To dla tej grupy koszty transformacji energetycznej mogą się okazać najwyższe. Docelowo proces ten ma jednak stanowić ułatwienie i oszczędności dla konsumentów energii, a nie dodatkowe obciążenie. Stąd potrzeba wsparcia osób najmniej zamożnych oraz małych i średnich przedsiębiorców. Ma to związek z planowanym na 2027 rok wdrożeniem ETS2, czyli systemu handlu emisjami, w nowych sektorach, m.in. w budownictwie i transporcie drogowym. Oznacza to m.in. konieczność ponoszenia opłat od emisji dwutlenku węgla ze spalania paliw kopalnych w domach. MFiPR ma obawy co do konsekwencji wejścia w życie nowych regulacji, szczególnie dla najbardziej wrażliwych grup.
– Pojawiły się nowe dane dotyczące ubóstwa w Polsce.
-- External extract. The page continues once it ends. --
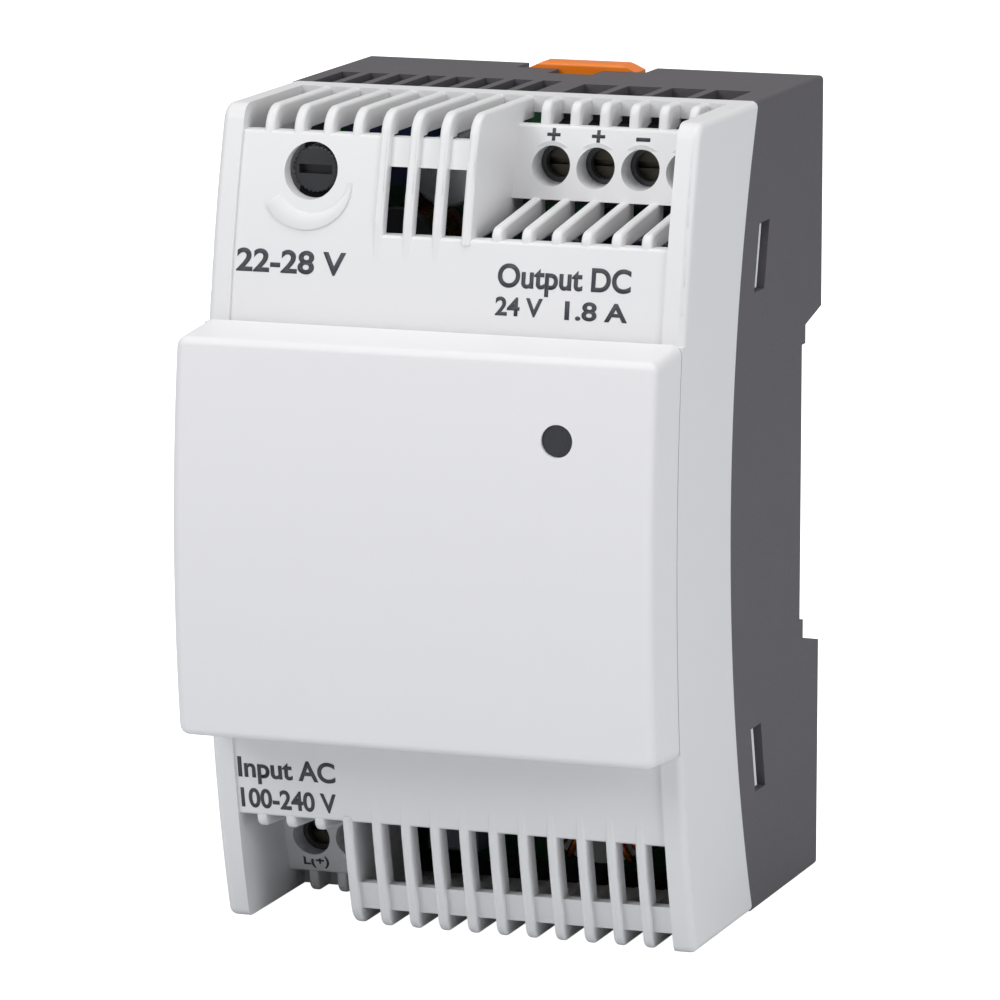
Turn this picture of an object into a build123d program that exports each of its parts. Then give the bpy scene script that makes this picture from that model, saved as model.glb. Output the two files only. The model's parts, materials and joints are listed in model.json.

Ono wzrosło w 2023 roku, co jest bardzo złą wiadomością. Nie możemy sobie pozwolić na wprowadzenie nowych mechanizmów, które pogłębią złą sytuację materialną osób, które już dzisiaj nie są zamożne – podkreśla ekspert.
Jak wynika z raportu EAPN Polska „Poverty Watch 2024”, w 2023 roku prawie co 15. Polak żył w skrajnej biedzie. Jej zasięg w ciągu roku zwiększył się z ok. 1,7 mln (4,6 proc. społeczeństwa) do 2,5 mln (6,6 proc.) i dotyczyło to głównie rodzin z dziećmi, seniorów i osób z niepełnosprawnościami. Ostatni raz taki poziom ubóstwa skrajnego został zanotowany w 2015 roku i autorzy raportu alarmują, że Polska jest na krawędzi kryzysu społecznego. Z przytaczanych w raporcie danych, m.in. GUS, wynika, że w latach 2019-2023 postępuje wzrost zjawiska ubóstwa energetycznego w Polsce, które uwzględnia zarówno niskie dochody, jak i wysokie wydatki na cele energetyczne oraz stan efektywności energetycznej budynku. Dotyczy ono kilku milionów Polaków. Do wzrostu skali problemu przyczyniły się rosnące koszty energii i jednoczesny spadek zdolności do regulowania zobowiązań. EAPN Polska wskazuje na konieczność podjęcia działań w zakresie polityki społecznej i energetycznej, aby przeciwdziałać dalszej eskalacji problemu. Jedną z pilnych rekomendacji są właśnie inwestycje w efektywność energetyczną budynków w ramach Społecznego Planu Klimatycznego.
– Jakiekolwiek nowe mechanizmy, takie jak ETS2, muszą być wprowadzone w taki sposób, żeby nie obciążały i nie wprowadzały w jeszcze większą biedę osób najmniej zamożnych. Będziemy o tym rozmawiać w Unii Europejskiej na początku przyszłego roku – zapowiada wiceminister funduszy i polityki regionalnej.
Jak podkreśla, niewykluczone są zmiany w planowanym modelu ETS2 i to będzie przedmiotem negocjacji.
– Osoby, które wymieniły źródło ciepła z węglowego na gazowe w ostatnich latach, można powiedzieć, że już raz tę transformację energetyczną przeszły, więc byłoby wysoce niesprawiedliwe, gdyby teraz dostały informację od rządu czy od Unii Europejskiej, że coś, co uważały za ekologiczne dwa lata temu, dziś już nie jest z jakiegoś powodu. Tak że sytuacja tych osób na pewno będzie przedmiotem tych rozmów w Unii Europejskiej, które będziemy chcieli przeprowadzać – zapewnia Jan Szyszko. – Już teraz Polska i premier Donald Tusk udowadnia, że potrafimy być liderami debaty w kwestiach migracyjnych, podobnie powinniśmy i możemy się stać liderami debaty w kwestiach gospodarczych.